Un accueil positif par les acteurs du territoire
La tonalité des réactions de la salle était de bon augure. Hormis un questionnement sur la gestion de l’eau, particulièrement complexe de ce territoire soumis à un PPRI (un Plan de Prévention des Risques d’Inondation), elles manifestaient un réel intérêt pour l’approche des lauréats. Des représentants d’associations de protection de l’environnement étaient conquis par la perspective d’envisager le campus comme un parc pour les habitants de Bures-sur-Yvette comme ceux d’Orsay, tout en respectant sa vocation universitaire. Quand le simple fait de poser un autre regard permet de mettre en exergue des idées frappées au coin du bon sens…
De même, l’intérêt manifesté aussi bien par le président de l’Université Paris-Sud que le maire de Bures-sur-Yvette était encourageant.

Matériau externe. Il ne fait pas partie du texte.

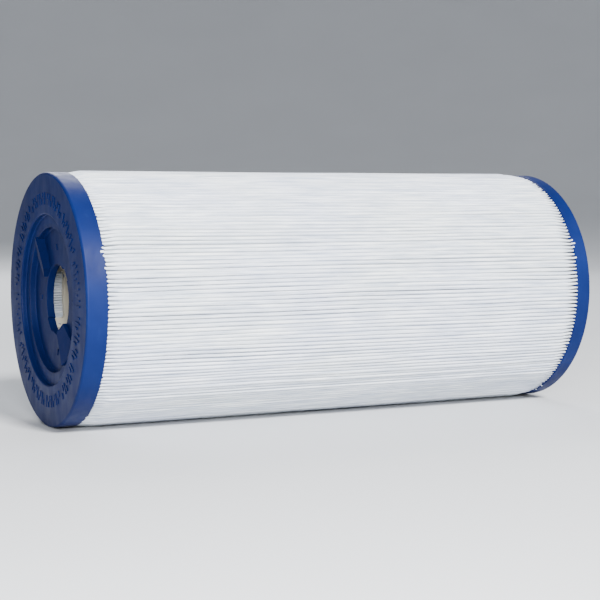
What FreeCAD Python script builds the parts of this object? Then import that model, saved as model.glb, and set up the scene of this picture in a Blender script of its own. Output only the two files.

Tandis que ce dernier soulignait combien les approches pour êtres différentes n’en enrichissaient pas moins la réflexion des élus sur la manière de réconcilier sinon faire se rencontrer la ville et l’université, le premier relevait que les projets venaient à point nommé, à l’heure où le campus était en cours de restructuration dans le cadre de Paris-Saclay, avec des laboratoires et des institutions appelés pour les uns à rejoindre le plateau, pour les autres à demeurer dans la vallée.
Quant aux trois équipes, loin de se considérer comme concurrentes, elles avaient visiblement plaisir à se retrouver, se réjouissant à l’idée de travailler ensemble. Ultime illustration de la réussite de cette session 2012 d’Europan organisée sur le campus vallée de Paris-Sud, l’annonce faite par Isabelle Moulin d’inscrire d’autres sites de ce campus à la prochaine session, laquelle prolongera la réflexion autour de la « ville adaptable ».